> _Brief_: Quote the whole listing verbatim.
-- Start of Exercise input --
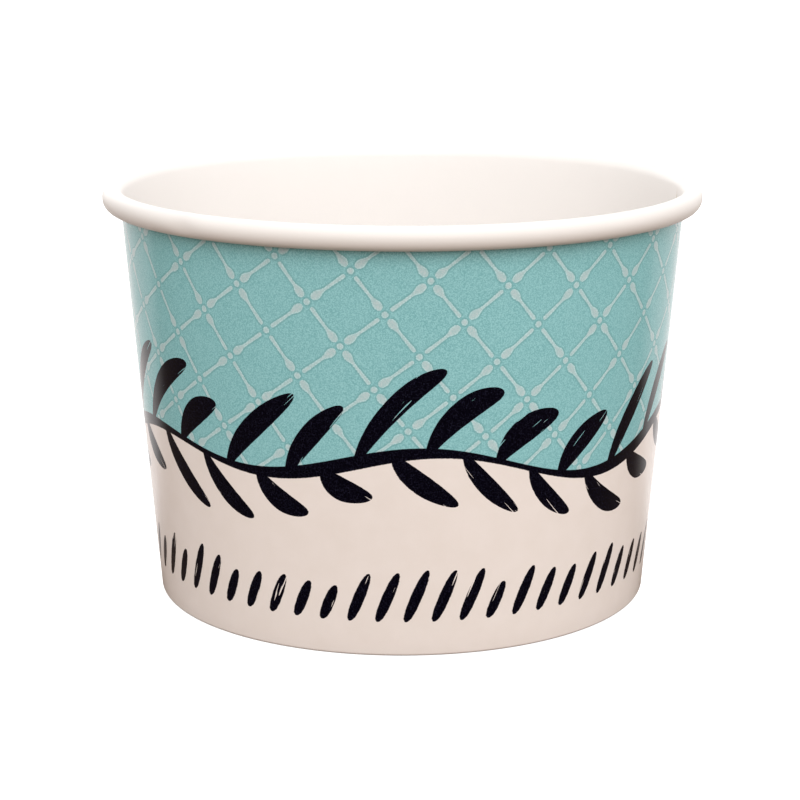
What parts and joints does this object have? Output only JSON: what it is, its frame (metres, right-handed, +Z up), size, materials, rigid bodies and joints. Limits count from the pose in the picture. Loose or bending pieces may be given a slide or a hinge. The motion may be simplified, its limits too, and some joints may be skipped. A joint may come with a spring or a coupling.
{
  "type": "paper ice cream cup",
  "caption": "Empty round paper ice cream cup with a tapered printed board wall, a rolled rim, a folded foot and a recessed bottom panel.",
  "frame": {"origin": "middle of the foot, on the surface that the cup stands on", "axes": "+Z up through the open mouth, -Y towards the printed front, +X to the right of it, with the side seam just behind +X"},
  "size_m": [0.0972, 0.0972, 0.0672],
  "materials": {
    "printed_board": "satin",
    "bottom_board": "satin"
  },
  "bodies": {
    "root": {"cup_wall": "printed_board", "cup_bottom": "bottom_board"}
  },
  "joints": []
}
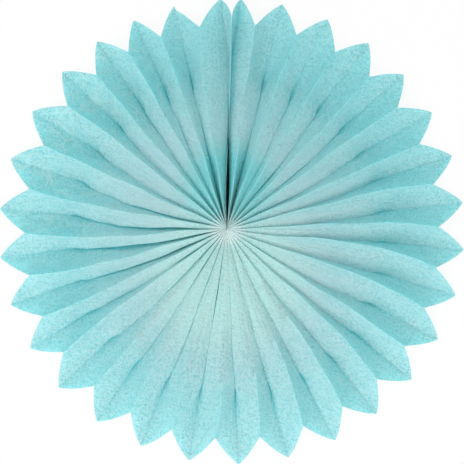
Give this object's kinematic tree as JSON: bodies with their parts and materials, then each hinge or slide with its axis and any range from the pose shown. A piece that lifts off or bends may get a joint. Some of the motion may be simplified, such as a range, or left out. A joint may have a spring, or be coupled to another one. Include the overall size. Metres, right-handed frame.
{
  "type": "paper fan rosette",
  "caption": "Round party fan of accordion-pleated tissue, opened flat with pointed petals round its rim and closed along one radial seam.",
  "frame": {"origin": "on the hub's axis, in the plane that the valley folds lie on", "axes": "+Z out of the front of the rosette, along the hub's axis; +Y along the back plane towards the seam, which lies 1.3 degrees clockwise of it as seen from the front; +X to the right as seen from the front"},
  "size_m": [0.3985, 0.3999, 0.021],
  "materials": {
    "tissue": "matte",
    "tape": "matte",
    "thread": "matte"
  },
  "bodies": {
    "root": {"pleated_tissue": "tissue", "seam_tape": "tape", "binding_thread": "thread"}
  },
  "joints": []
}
-- End of Exercise input --
> _Exercise answer_:
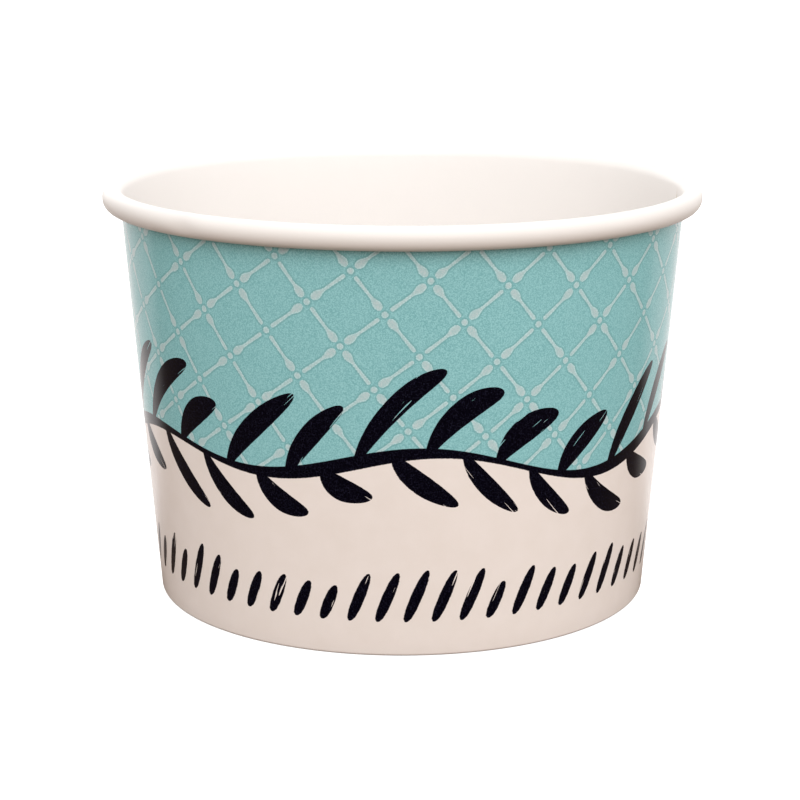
What parts and joints does this object have? Output only JSON: what it is, its frame (metres, right-handed, +Z up), size, materials, rigid bodies and joints. Limits count from the pose in the picture. Loose or bending pieces may be given a slide or a hinge. The motion may be simplified, its limits too, and some joints may be skipped. A joint may come with a spring or a coupling.
{
  "type": "paper ice cream cup",
  "caption": "Empty round paper ice cream cup with a tapered printed board wall, a rolled rim, a folded foot and a recessed bottom panel.",
  "frame": {"origin": "middle of the foot, on the surface that the cup stands on", "axes": "+Z up through the open mouth, -Y towards the printed front, +X to the right of it, with the side seam just behind +X"},
  "size_m": [0.0972, 0.0972, 0.0672],
  "materials": {
    "printed_board": "satin",
    "bottom_board": "satin"
  },
  "bodies": {
    "root": {"cup_wall": "printed_board", "cup_bottom": "bottom_board"}
  },
  "joints": []
}
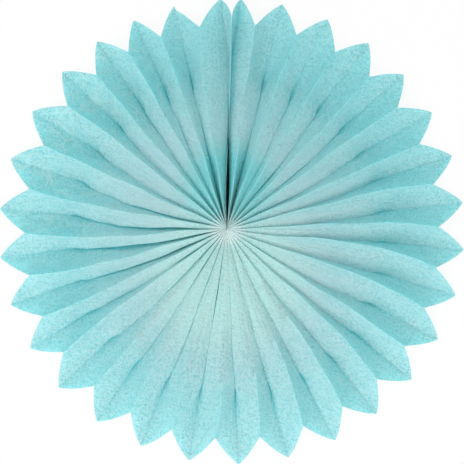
Give this object's kinematic tree as JSON: bodies with their parts and materials, then each hinge or slide with its axis and any range from the pose shown. A piece that lifts off or bends may get a joint. Some of the motion may be simplified, such as a range, or left out. A joint may have a spring, or be coupled to another one. Include the overall size. Metres, right-handed frame.
{
  "type": "paper fan rosette",
  "caption": "Round party fan of accordion-pleated tissue, opened flat with pointed petals round its rim and closed along one radial seam.",
  "frame": {"origin": "on the hub's axis, in the plane that the valley folds lie on", "axes": "+Z out of the front of the rosette, along the hub's axis; +Y along the back plane towards the seam, which lies 1.3 degrees clockwise of it as seen from the front; +X to the right as seen from the front"},
  "size_m": [0.3985, 0.3999, 0.021],
  "materials": {
    "tissue": "matte",
    "tape": "matte",
    "thread": "matte"
  },
  "bodies": {
    "root": {"pleated_tissue": "tissue", "seam_tape": "tape", "binding_thread": "thread"}
  },
  "joints": []
}